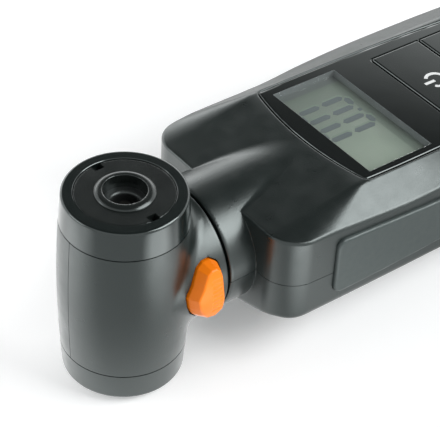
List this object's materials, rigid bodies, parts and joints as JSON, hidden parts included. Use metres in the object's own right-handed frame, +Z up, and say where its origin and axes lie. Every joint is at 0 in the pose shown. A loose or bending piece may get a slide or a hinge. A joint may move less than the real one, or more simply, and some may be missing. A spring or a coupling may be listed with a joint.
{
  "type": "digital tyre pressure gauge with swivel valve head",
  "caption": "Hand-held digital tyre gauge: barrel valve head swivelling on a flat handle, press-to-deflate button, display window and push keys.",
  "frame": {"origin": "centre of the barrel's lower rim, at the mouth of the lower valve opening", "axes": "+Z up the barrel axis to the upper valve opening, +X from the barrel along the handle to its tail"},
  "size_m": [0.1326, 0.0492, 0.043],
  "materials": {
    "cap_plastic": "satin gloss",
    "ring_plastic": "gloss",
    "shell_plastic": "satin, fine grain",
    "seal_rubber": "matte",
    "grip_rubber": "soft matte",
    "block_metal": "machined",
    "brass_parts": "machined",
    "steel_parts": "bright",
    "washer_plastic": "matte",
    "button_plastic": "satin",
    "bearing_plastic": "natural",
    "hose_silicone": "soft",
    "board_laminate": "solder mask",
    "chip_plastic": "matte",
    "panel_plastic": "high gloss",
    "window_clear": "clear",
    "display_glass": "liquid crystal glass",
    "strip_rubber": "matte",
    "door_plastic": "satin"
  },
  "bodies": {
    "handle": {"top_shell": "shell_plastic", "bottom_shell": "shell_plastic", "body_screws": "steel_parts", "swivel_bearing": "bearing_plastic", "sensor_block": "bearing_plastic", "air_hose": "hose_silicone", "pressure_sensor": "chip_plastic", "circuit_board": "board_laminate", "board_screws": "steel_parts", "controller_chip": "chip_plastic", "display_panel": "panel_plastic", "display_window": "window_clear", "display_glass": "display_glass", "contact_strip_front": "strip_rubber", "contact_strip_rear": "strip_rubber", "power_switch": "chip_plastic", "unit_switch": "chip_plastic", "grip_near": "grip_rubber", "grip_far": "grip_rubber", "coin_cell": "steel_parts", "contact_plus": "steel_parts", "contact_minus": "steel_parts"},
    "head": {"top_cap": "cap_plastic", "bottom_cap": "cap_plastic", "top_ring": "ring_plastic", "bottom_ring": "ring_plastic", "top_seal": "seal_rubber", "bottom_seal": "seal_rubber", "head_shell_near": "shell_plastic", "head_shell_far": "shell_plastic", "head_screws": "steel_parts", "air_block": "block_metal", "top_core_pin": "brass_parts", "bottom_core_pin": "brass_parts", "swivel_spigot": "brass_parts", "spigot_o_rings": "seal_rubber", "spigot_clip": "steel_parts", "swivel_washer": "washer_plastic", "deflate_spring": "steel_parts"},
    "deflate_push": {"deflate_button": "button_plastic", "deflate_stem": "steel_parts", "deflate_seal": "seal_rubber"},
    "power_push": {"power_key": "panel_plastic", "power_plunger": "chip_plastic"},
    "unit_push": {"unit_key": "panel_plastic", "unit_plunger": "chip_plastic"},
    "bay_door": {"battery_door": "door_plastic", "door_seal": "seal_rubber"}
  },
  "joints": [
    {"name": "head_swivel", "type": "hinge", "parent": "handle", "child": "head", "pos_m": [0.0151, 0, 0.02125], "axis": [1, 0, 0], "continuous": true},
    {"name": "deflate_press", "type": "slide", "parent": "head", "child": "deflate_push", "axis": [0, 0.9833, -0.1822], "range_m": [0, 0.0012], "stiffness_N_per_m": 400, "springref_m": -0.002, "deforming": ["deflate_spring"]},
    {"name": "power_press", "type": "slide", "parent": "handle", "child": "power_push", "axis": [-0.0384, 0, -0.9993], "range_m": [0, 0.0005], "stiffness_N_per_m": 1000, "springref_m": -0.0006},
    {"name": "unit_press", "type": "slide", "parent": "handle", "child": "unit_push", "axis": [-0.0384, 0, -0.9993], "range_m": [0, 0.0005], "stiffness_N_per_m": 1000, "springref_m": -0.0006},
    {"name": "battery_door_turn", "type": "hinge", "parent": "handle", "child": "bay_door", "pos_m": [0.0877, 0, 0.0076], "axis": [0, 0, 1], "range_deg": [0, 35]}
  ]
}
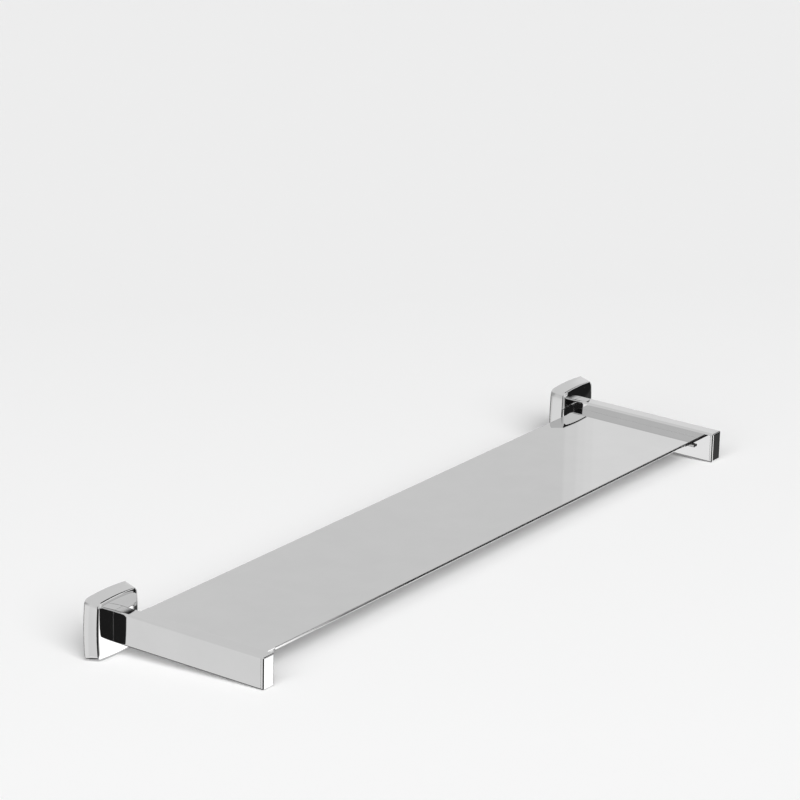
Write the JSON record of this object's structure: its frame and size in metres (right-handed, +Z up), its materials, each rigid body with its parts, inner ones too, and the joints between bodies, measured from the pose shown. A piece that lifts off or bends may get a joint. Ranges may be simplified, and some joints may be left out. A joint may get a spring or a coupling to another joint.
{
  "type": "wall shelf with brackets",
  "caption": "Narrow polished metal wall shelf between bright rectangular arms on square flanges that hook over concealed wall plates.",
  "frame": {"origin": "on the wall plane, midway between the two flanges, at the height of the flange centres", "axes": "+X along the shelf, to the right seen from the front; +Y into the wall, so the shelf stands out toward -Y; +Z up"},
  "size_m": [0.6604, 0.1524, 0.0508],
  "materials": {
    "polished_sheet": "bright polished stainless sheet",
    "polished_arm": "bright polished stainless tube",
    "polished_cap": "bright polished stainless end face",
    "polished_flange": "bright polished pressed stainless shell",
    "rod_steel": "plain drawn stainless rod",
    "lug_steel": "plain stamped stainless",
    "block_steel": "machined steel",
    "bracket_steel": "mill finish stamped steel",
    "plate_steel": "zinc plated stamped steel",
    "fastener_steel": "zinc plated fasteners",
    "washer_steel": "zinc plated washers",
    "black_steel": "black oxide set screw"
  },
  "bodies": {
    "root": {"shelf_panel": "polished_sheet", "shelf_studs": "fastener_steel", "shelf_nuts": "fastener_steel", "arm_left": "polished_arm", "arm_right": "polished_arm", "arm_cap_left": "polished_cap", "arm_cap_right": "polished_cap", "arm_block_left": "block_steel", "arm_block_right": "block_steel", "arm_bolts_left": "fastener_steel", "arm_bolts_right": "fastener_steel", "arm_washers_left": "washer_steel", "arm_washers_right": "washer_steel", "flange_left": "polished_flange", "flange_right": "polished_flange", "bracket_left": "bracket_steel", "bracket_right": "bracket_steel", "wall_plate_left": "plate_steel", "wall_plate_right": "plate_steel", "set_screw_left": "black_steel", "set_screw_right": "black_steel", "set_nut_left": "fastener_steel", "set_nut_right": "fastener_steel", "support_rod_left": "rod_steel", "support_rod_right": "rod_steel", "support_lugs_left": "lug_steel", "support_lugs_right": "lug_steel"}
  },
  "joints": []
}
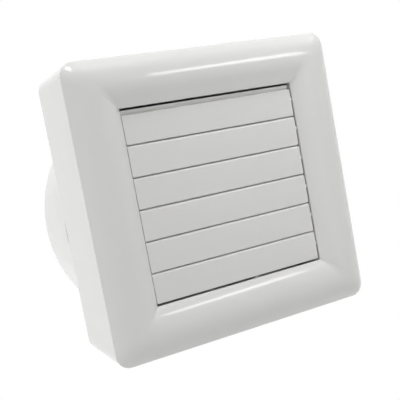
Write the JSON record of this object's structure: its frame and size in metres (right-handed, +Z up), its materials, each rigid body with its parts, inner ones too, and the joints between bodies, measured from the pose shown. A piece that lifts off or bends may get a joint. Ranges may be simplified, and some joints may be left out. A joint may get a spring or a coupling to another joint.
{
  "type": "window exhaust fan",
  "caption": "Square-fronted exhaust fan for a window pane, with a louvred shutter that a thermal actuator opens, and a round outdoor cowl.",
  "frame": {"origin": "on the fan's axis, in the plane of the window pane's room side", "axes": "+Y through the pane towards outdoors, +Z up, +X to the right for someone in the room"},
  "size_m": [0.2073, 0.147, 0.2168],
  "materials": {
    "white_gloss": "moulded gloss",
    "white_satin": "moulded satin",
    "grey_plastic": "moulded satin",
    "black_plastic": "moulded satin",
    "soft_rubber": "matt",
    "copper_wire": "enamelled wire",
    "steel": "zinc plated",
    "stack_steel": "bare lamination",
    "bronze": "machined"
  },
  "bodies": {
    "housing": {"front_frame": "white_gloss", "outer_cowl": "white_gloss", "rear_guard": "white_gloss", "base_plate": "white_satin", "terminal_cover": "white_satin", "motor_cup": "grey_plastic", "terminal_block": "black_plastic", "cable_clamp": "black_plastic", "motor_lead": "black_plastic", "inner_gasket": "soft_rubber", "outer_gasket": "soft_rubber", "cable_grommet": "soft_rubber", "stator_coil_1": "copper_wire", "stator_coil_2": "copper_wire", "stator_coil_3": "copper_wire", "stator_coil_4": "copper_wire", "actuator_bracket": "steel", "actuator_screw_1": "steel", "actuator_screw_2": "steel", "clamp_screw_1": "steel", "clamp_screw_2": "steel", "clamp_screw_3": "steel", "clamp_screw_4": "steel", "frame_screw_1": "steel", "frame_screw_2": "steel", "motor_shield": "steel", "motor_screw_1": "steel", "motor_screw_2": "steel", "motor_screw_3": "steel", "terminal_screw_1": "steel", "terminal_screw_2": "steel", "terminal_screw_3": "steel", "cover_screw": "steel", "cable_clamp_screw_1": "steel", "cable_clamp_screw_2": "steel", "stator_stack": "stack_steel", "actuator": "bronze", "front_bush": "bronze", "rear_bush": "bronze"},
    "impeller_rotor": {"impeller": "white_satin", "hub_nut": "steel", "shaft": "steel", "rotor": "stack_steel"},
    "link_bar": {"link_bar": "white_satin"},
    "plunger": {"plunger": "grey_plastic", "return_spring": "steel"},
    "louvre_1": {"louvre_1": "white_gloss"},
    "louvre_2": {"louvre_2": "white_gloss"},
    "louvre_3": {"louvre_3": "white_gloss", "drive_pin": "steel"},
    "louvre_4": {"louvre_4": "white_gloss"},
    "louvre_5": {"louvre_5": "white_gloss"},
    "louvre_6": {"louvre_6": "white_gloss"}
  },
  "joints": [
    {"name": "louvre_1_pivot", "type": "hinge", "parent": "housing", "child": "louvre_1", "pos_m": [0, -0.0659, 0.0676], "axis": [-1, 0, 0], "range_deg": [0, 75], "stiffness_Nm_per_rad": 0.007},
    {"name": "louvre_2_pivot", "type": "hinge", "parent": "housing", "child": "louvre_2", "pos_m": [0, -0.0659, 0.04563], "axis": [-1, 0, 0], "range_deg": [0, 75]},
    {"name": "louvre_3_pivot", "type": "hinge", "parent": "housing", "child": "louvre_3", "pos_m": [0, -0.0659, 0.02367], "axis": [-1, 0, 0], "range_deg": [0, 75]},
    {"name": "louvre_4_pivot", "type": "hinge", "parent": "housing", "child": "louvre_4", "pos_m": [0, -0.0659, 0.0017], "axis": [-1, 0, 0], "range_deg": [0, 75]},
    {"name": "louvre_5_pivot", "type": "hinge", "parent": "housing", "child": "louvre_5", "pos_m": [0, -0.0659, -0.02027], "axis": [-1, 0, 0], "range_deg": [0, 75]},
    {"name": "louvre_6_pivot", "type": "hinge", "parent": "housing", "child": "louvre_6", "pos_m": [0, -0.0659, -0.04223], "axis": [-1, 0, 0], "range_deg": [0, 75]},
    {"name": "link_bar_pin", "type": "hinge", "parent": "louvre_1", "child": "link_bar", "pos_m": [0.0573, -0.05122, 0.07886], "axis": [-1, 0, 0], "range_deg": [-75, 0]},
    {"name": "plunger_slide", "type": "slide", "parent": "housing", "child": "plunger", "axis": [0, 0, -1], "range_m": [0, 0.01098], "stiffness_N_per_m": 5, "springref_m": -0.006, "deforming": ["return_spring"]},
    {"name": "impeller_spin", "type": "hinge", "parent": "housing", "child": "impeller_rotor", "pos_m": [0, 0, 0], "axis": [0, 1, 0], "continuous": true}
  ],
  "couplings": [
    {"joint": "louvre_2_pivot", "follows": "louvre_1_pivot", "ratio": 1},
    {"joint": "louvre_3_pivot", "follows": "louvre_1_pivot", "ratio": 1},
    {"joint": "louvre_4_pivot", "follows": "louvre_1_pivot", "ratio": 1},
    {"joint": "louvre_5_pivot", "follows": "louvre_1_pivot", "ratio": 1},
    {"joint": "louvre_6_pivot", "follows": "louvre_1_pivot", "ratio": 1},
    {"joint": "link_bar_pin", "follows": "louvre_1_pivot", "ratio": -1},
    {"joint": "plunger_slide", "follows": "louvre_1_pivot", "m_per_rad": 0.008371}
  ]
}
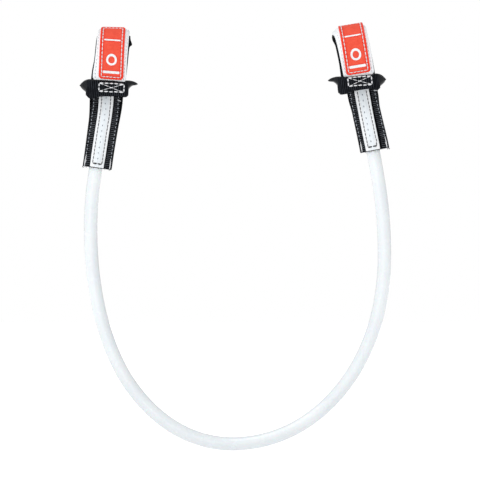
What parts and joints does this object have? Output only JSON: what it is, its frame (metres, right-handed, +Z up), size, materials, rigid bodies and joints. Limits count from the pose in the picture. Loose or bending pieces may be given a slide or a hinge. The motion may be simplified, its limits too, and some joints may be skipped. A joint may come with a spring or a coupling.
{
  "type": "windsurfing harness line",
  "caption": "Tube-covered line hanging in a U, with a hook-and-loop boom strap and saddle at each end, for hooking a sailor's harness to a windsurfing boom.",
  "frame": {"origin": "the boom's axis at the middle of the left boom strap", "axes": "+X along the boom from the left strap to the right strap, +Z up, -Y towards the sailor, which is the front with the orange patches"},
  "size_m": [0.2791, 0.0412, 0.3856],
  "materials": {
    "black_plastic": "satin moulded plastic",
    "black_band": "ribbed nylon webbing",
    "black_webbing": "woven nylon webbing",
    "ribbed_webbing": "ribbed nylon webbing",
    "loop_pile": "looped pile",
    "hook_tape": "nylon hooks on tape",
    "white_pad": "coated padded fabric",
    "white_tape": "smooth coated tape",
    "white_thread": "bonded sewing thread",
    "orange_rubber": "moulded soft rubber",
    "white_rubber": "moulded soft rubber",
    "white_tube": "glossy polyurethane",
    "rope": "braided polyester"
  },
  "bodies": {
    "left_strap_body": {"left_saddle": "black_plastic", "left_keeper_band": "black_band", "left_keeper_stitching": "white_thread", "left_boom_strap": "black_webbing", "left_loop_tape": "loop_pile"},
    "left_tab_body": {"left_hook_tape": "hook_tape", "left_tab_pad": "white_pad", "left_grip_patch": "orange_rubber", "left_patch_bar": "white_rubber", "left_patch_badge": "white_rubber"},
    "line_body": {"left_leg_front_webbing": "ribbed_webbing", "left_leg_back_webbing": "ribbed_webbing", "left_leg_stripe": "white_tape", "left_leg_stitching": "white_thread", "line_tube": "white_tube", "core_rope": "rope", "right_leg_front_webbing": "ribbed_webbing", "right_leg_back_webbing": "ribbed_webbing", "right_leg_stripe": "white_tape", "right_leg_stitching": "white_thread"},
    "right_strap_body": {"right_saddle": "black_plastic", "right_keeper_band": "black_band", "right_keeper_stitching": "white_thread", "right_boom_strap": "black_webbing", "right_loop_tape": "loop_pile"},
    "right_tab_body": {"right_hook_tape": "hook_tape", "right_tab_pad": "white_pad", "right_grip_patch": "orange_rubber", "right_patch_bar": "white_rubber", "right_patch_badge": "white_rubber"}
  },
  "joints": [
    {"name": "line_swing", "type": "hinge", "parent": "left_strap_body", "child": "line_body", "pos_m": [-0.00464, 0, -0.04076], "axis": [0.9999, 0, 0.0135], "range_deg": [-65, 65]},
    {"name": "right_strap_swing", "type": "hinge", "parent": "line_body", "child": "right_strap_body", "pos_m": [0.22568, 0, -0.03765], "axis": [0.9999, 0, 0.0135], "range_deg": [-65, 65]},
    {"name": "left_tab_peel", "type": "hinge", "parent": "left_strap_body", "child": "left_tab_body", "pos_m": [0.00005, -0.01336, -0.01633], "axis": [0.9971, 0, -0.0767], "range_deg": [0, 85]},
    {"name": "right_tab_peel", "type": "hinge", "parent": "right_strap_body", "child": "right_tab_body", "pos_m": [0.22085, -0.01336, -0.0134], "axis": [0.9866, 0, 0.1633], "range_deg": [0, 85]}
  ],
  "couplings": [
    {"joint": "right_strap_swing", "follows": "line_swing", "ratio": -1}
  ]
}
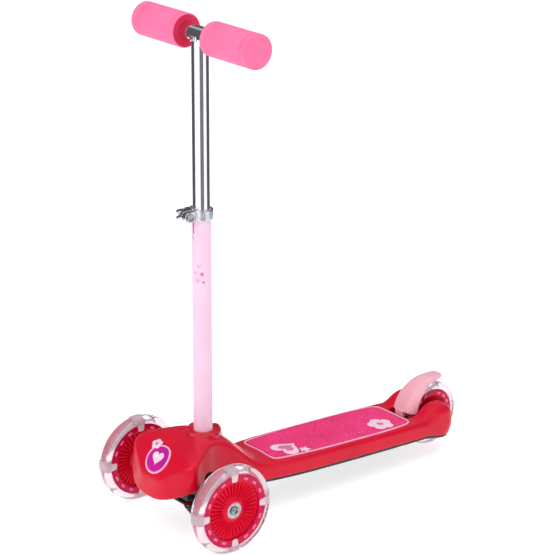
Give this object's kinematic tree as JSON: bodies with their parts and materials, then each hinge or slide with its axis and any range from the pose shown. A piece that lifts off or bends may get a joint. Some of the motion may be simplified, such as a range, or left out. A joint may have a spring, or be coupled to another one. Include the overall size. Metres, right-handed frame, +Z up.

━━━━━━━━━━━━━━━━━━━━

Exercise directions: From the records, copy every line that has the string "bending" in it.

Solution to the exercise:
List this object's materials, rigid bodies, parts and joints as JSON, hidden parts included. Use metres in the object's own right-handed frame, +Z up, and say where its origin and axes lie. Every joint is at 0 in the pose shown. A loose or bending piece may get a slide or a hinge. A joint may move less than the real one, or more simply, and some may be missing. A spring or a coupling may be listed with a joint.
What parts and joints does this object have? Output only JSON: what it is, its frame (metres, right-handed, +Z up), size, materials, rigid bodies and joints. Limits count from the pose in the picture. Loose or bending pieces may be given a slide or a hinge. The motion may be simplified, its limits too, and some joints may be skipped. A joint may come with a spring or a coupling.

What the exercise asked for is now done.